Watson had pleaded guilty to the charge of disorderly conduct, a Class 3 felony on Feb. 26.

On Dec. 10, Watson made a call to AmericInn in Princeton regarding a bomb threat at the Burger King restaurant. He made a second similar call to Culver’s Restaurant regarding a bomb at the McDonald’s restaurant on Jan. 4, 2012.

Watson’s wife, Brandi Watson, testified her husband had some mental health issues that needed to be addressed, and he was receiving counseling and medication through her insurance. She said her husband provided care for her 4-year-old and 2-year-old children as well as her ailing grandmother.

Brandi Watson urged Bernabei for probation rather than a jail sentence.

“It would tear my kids apart,” she said.

Watson gave an unsworn statement from the defense desk. He said he suffered from a lot of unresolved emotional issues, and he wasn’t thinking logically when he called in the bomb threats, and he had no intent to have anyone hurt.

“I understand completely that what I did was wrong, and it should never have happened,” he said. “I would never dream of doing anything like that again.”

Bernabei said state law calls for probation for Watson’s offense, but allows for incarceration for two to five years depending on the mitigating circumstances.
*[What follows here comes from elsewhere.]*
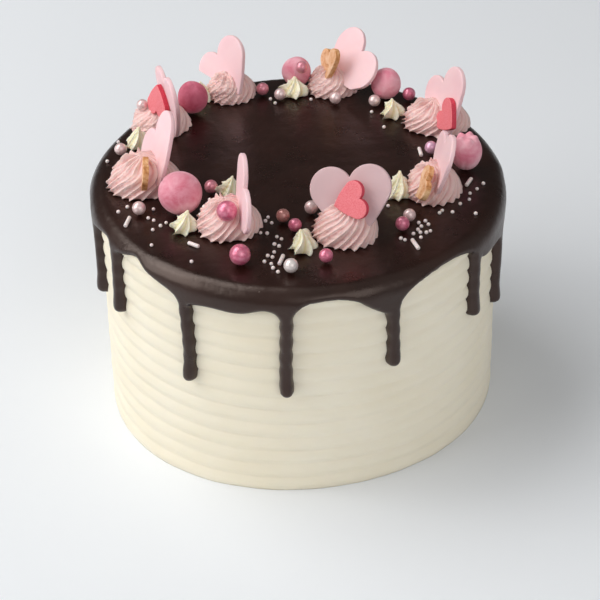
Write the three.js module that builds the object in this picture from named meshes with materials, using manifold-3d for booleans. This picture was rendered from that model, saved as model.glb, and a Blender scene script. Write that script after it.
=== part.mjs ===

Bureau County State’s Attorney Patrick Herrmann said Watson seemed to be a contradiction and asked for a sentence of three years.

“I don’t know what to believe,” Herrmann said. “I don’t see a connection between calling in the bomb threat and any mental illness.”

Watson’s other attorney, Robert Boucher, said Watson’s offense was “very, very serious,” and that people should not have to live under threats of bomb scares. However, Boucher said Watson has been making the right decisions since his release in February 2012. He has appeared in court regularly, had no subsequent offenses, is in counseling, and has received prescription medical treatment.

After weighing both arguments for about 30 minutes, Bernabei said his decision was difficult because there were “powerful” arguments on both sides.

Bernabei said he based his two-year sentence factors including Watson’s criminal history, which included several convictions, including two for violent misdemeanors. Another factor is the seriousness of a bomb threat in the light of the current environment.

However, Bernabei chose to impose a lesser sentence due to several factors, including Watson’s guilty plea, his mental and physical problems, and lack of recent criminal activity.

Watson was immediately remanded into the custody of the sheriff’s department. He was ordered to pay $4,635 in fines and costs, and agreed to pay $1,090 in restitution to the city of Princeton.

With time served and good behavior, Watson could be released in six months.